Il a la générosité de nous transmettre ce message dont il est dépositaire et qui nous rend meilleurs. Quand je l’entends, je me dis que je voudrais être assis dans les montagnes pour entendre sa voix monter, amplifiée par l’immensité, distribuée par l’écho. Cet homme est seul, relié, canal. Il n’est ni dans la domination, ni dans la séduction, ni dans la puissance. Il irradie, et son immense intériorité rayonne.
Il nous fait rencontrer Dieu, il ne l’est pas. Quel dommage que la fée électricité meuble ces respirations si belles, tant elles permettent à une phrase de s’éteindre tout en invitant l’autre. Il est bien au-dessus du chant lyrique. Astu déjà entendu le Miserere d’Allegri chanté par un jeune garçon, et non par un homme ? C’est à pleurer de beauté, comme ce qu’il fait.»
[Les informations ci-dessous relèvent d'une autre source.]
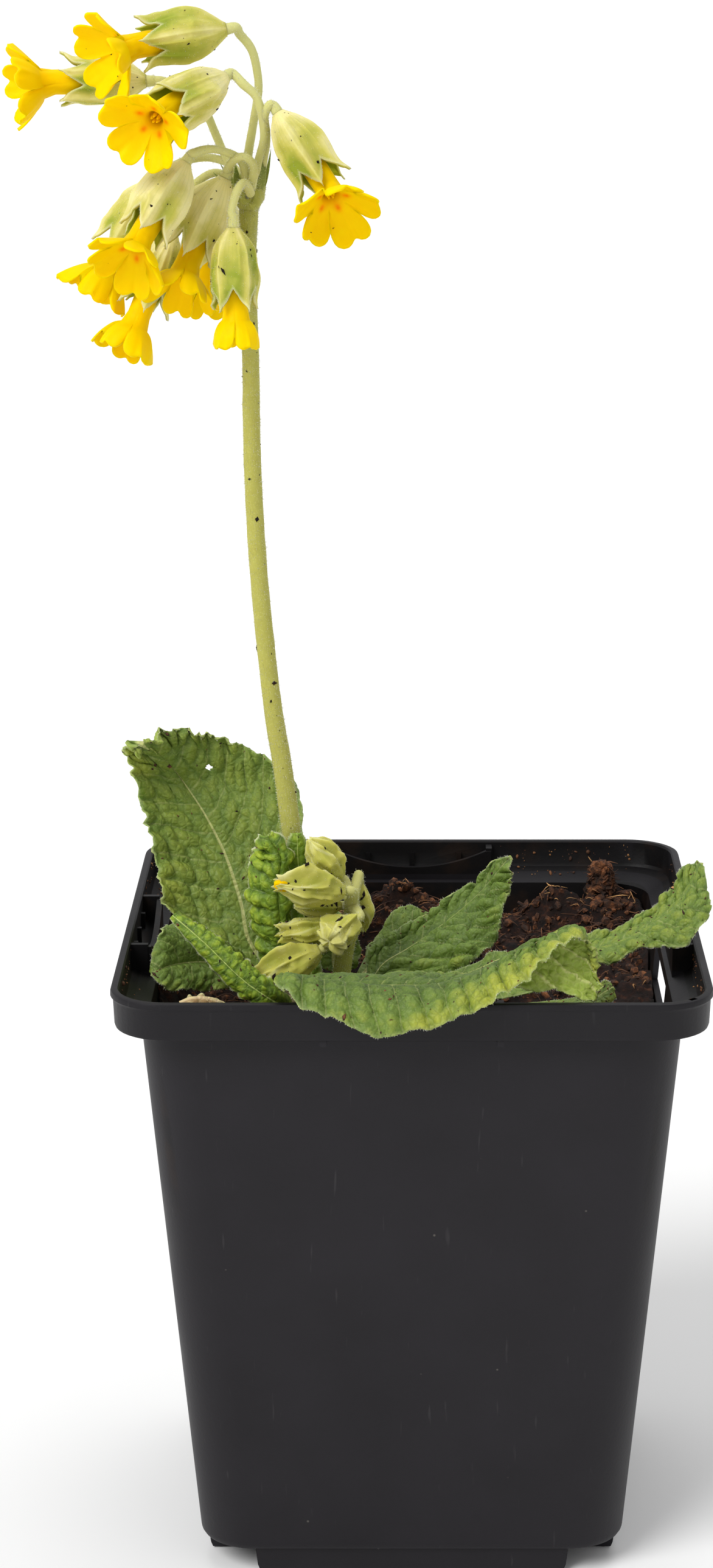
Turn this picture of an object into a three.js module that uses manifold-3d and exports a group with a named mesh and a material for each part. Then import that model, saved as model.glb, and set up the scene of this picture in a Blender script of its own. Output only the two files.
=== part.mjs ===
// A potted cowslip (Primula veris): a square nursery pot of peat with a rosette of crinkled leaves,
// one tall stalk with nodding flowers and one short stalk with closed buds.
// Millimetres, +Z up, front towards -Y. The origin is the middle of the pot's foot, on the table.
import * as THREE from 'three';
import Module from 'manifold-3d';

const wasm = await Module();
wasm.setup();

// The pot: a 90 mm square nursery pot, its sides alike
const POT_TOP = 98;            // height of the rim above the table
const RIM_HALF = 45;           // half of the outline at the rim
const RIM_BAND_BOTTOM = 92;    // the wider band under the lip starts here
const RIM_BAND_HALF = 44.5;
const RIM_INSIDE_HALF = 43.7;
const BODY_HALF_TOP = 40.83;   // the tapered body just under the band
const BODY_HALF_BOTTOM = 33.4;
const BODY_BOTTOM = 4.3;       // underside of the base plate
const WALL = 1.0;
const FLOOR = 1.5;
const CORNER = 8.5;            // radius of the upright corners
const LEDGE_LOW = 91.7;        // inside, the wall steps out under the rim
const LEDGE_HIGH = 93.8;
const FOOT_HALF_LENGTH = 24;   // each side stands on one straight bar
const FOOT_OUTER = 32.4;
const FOOT_INNER = 26.4;
const FOOT_CHAMFER = 1.2;
const DISC_RADIUS = 7;         // round standing disc in the middle of the base plate
const POCKET_HALF = 13.5;      // label pocket in the middle of each side
const POCKET_FACE = 41;
const POCKET_PLATE = 0.9;
const POCKET_TOP = 97;
const POCKET_SAG = 2.8;        // depth of the hollow in its top edge
const POCKET_RIBS = [-8, 0, 7.5];
const SLOT_HALF = 11.8;        // see-through slot under the side pockets
const SLOT_LOW = 83.6;
const SLOT_HIGH = 90;
const DRAIN_MIDDLES = [-12, 12];
const DRAIN_HALF = 5;
const DRAIN_NEAR = 19;
const DRAIN_FAR = 23;

// The peat and the rootstock
const SOIL_GAP = 0.35;
const SOIL_MIDDLE = 84.3;      // height of the peat in the middle of the pot
const CROWN = [-14.5, -3];     // axis of the rootstock
const CROWN_RADIUS = 8.8;
const CROWN_TOP = 86;
const CROWN_LOW = 68.4;
const CROWN_GAP = 0.7;
const CROWN_SIDES = 16;

// The plant
const LEAF_THICKNESS = 0.75;
const CALYX_CUP = 9.3;         // from the pedicel to the notches between the teeth
const CALYX_TOOTH = 3.7;
const CALYX_RADIUS = 3.8;
const CALYX_WALL = 0.75;
const CALYX_FLOOR = 2.2;
const TUBE_START = 3;          // the corolla's tube starts this far inside the calyx
const TUBE_RADIUS = 1.1;
const THROAT_RADIUS = 1.6;
const PETAL_THICKNESS = 0.65;
const SEAT_GAP = 0.4;          // between a pedicel's end and its calyx or bud

// Colours
const plastic = { color: 0x37363a, roughness: 0.6 };
const peat = { color: 0x3b2418, roughness: 0.95 };
const root = { color: 0x9a8f62, roughness: 0.9 };
const stem = { color: 0xb4b760, roughness: 0.7 };
const calyxGreen = { color: 0xc3cb84, roughness: 0.75 };
const petalYellow = { color: 0xf6c913, roughness: 0.6 };
const leafGreen = { color: 0x6d8f43, roughness: 0.65 };
const youngGreen = { color: 0x86ac2c, roughness: 0.65 };
const dryTan = { color: 0xcbb089, roughness: 0.85 };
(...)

Un soliste aussi talentueux soit-il doit à ses musiciens une part de la magie qui s’opère entre lui, pour ne pas dire eux, et son public. Jean-Philippe Kyriel, un maître au clavier, qui a fréquenté des gens comme Youssou N’dour, crée l’ambiance propice à valoriser la voix exceptionnelle de son complice. Moussa Kaci, flûtiste, capte le vent qui musique sur les hauteurs des montagnes, le transformant en chant.
Kamila Adli, harpiste, l’accompagne dans un bouleversant chant à la mémoire d’un autre passeur du chant, Brahim Izri. Enfin, en amont, Azal doit à sa collaboration avec le poète Boualem Rabia les magnifiques poésies qu’il chante pour notre plus grand bonheur.
N’ayons pas peur de le dire, Azal Belkadi est la meilleure chose qui arrive à la culture berbère. On l’attendait depuis longtemps, il est là, alors, n’oubliez pas, lui, s’appelle… Azal ! Ne gardez pas ce nom pour vous, soufflez le au vent afin qu’il se propage vite.